Went fishing this morning and discovered my trolling motor shaft won’t rotate prop works and everything else but it just won’t rotate. When I press the directional arrow on the remote you can hear a clicking where I believe the mechanicsm that rotates the shaft would be. It sounds similar to a bad relay clicking. It’s a 12v terrova that’s I bought in 2019 just curious if anyone has dealt with this before. Thank you!


----------



## jcwoodard (Sep 19, 2020)

Try turning the lower unit manually with the power off. It should turn pretty easily in both directions, you should hear the gears and motor - dont force it. If it doesnt turn or very difficult to do it, steering motor is bad which is what it sounds like based on the clicking you hear. But there could be an obstruction in the gears.
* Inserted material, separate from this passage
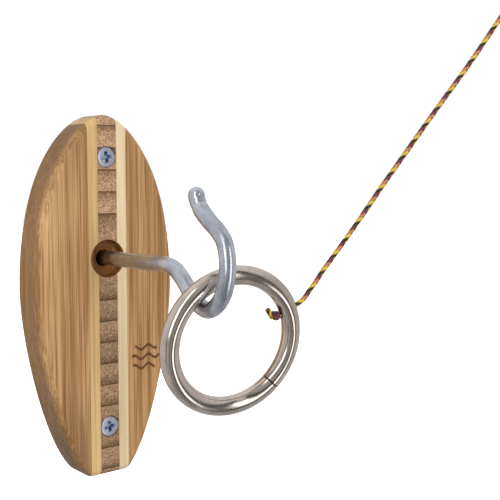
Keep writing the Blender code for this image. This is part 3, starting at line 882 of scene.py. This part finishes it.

If it does turn easily by hand, disconnect the bullet connectors coming out of the control board, and hook the the steering assy up to 12v in both directions. It should sound smooth and draw less than 1 amp. If that works, test the voltage coming out of the control board, should be 12 when you press the direction button on the remote and -12 in the other direction. There is a two year warranty on it from the date of purchase if you bought it new. If you are just out of the warranty time, sometimes if you call Minn Kota customer service and explain it to them (angry helps), they may help you out.


----------



## fishnpreacher (Jul 28, 2018)

I had the same issue with a MotorGuide. The "transmission" or gearbox on mine somehow got half full of water. With the trolling motor in the horizontal position, the steering motor was completely submerged. It was only 1 month out of warranty when it happened. I replaced the gearbox, and salvaged the old one. I cleaned it up well enough and got the motor working for a backup.


----------



## Paul Mills (Mar 26, 2018)

I'm gunna say it. 2 out of 3 Minn Kota's I know of have had this issue within a year of new. Mine didnt thankfully (which is the 1/3). 

Cant wait to see what JL Marine bring out.


----------



## Ben Sheppard (Feb 1, 2020)

I had the no rotation problem but it was caused by failed bearings. A new bearing kit upgraded the bearings and the rotation was more quiet than new.


----------